College Street is one of four significant growth areas that are changing the way Greenville’s downtown is functioning, but currently, it behaves like a highway, without adequate accommodations for pedestrian safety, urban uses, and high-quality place-making to create a successful environment for an expanding downtown, city officials said.

Both the downtown master plan and the downtown traffic master plan recommend improving pedestrian access and connectivity from the Heritage Green campus — a collection of museums, theater, and library — to the downtown core by adapting the out-of-date “through-street” design of College and Buncombe streets into an urban street that can accommodate vehicular traffic while providing multi-modal connectivity, safety and access.

The city hired the engineering firm HDR to design a road improvement project for the cultural corridor, which includes street resurfacing, landscaping, multi-use paths, traffic signal upgrades and street/pedestrian lighting.

Possible improvements include shortening the distance pedestrians must travel between curbs, timing the signals to ensure pedestrians can cross safely without having conflicts with turning traffic, and a shared-use path that will be available to pedestrians and recreational bicyclists. Other goals of the project include:

  • Revitalize economic growth along the corridor
  • Encourage drivers to utilize Academy Street as a downtown bypass
  • Provide/enhance pedestrian and bicycle mobility between Main Street and Heritage Green
  • Implement recommendations from the downtown master plan and downtown traffic master plan

Greenville Mayor Knox White said in the project’s web video that when the art museum district was first envisioned many decades ago, people thought differently about what it means to be connected to downtown.

“And today, it seems very disconnected,” he said. “There are many people visiting or even locals who just want to park in downtown and then walk over to the museum district, but you just can’t do it. You lose the green in Greenville when you walk toward the art museum district, and that’s really what downtown Greenville is all about, so that’s what’s going to change in this project.”

It will be walkable and pedestrian-friendly with natural and safe connections, and “green and beautiful like the rest of downtown,” White added.
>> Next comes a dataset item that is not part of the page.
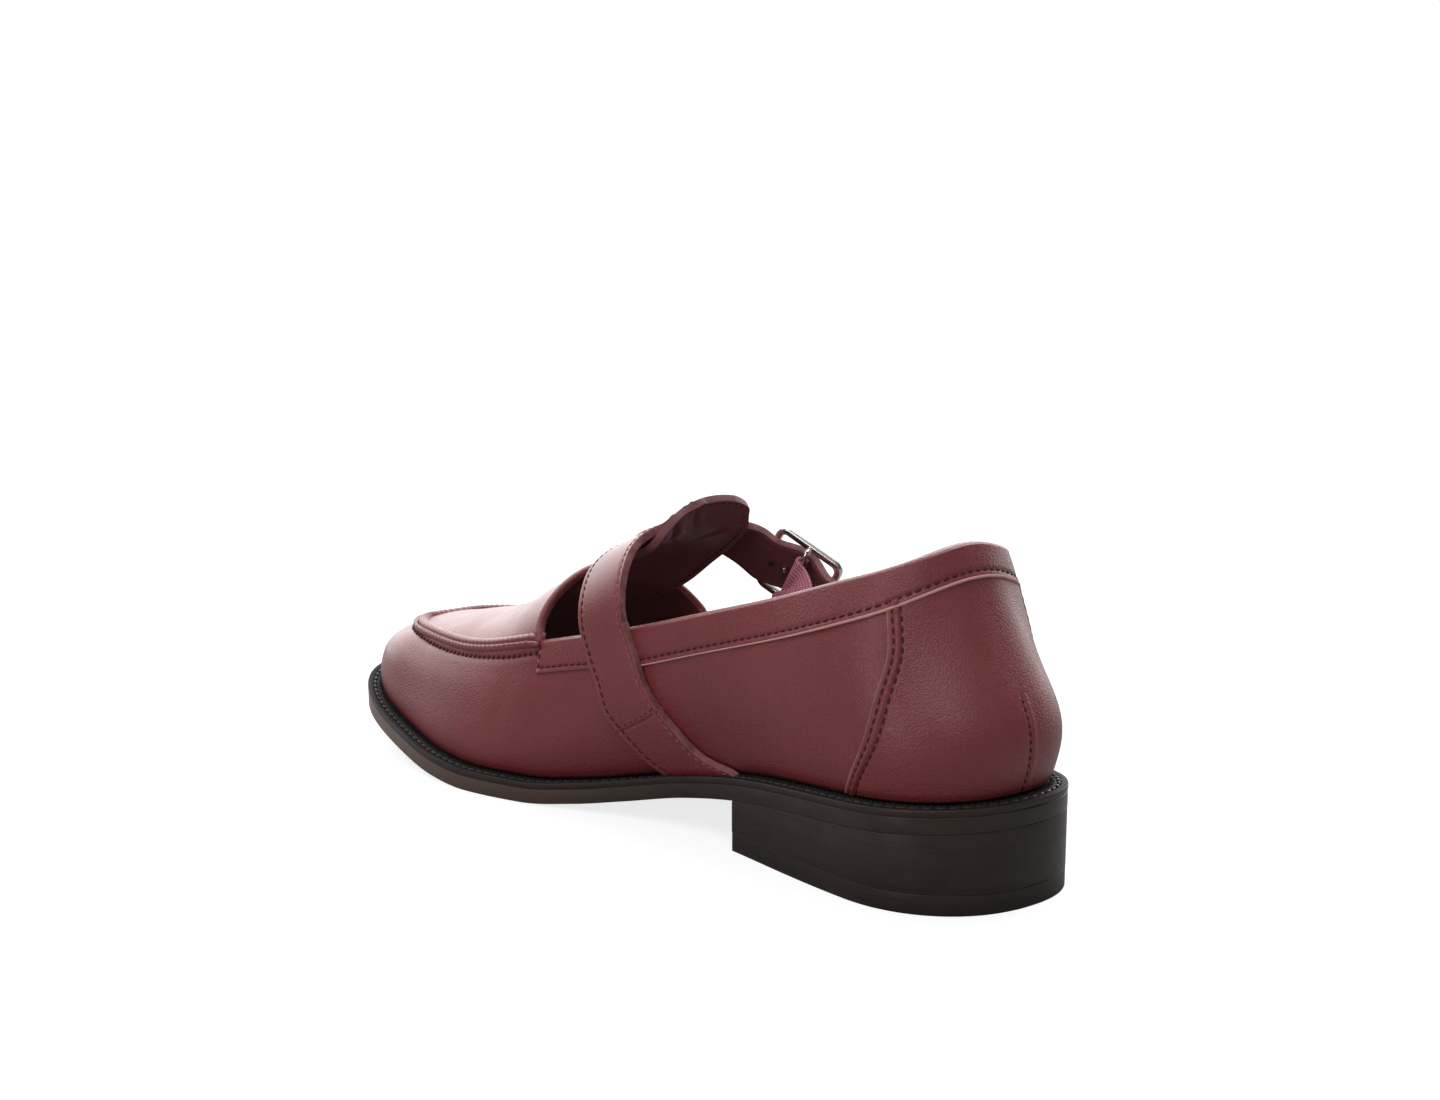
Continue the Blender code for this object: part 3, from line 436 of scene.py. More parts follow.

There is a separate project in downtown Greenville working in conjunction with the Cultural Corridor project — the Academy Bypass project, said Link.

At multiple intersections of Academy Street, engineering services has been working with the in-house traffic engineering department to address and improve traffic flow and more efficiency along Academy Street. This includes traffic signals, and the communications and synchronization of the signals, said Link. The intersections are Academy and Church streets, Academy and E. North streets, and Academy and Elford streets.

Work has already begun on the Academy and Church streets’ intersection, but bids for the remaining two intersections will be accepted until next month. These will take three to four months each to complete, said Link.

These improvements are meant to work concurrently with the Cultural Corridor project, because the city feels it will be beneficial to the project to relieve some of this vehicle traffic, Link said.

Link said that although there aren’t any concrete plans to add onto the Heritage Green area with additional museums and art centers at this time, there has been talk about potential projects in the business district in the future.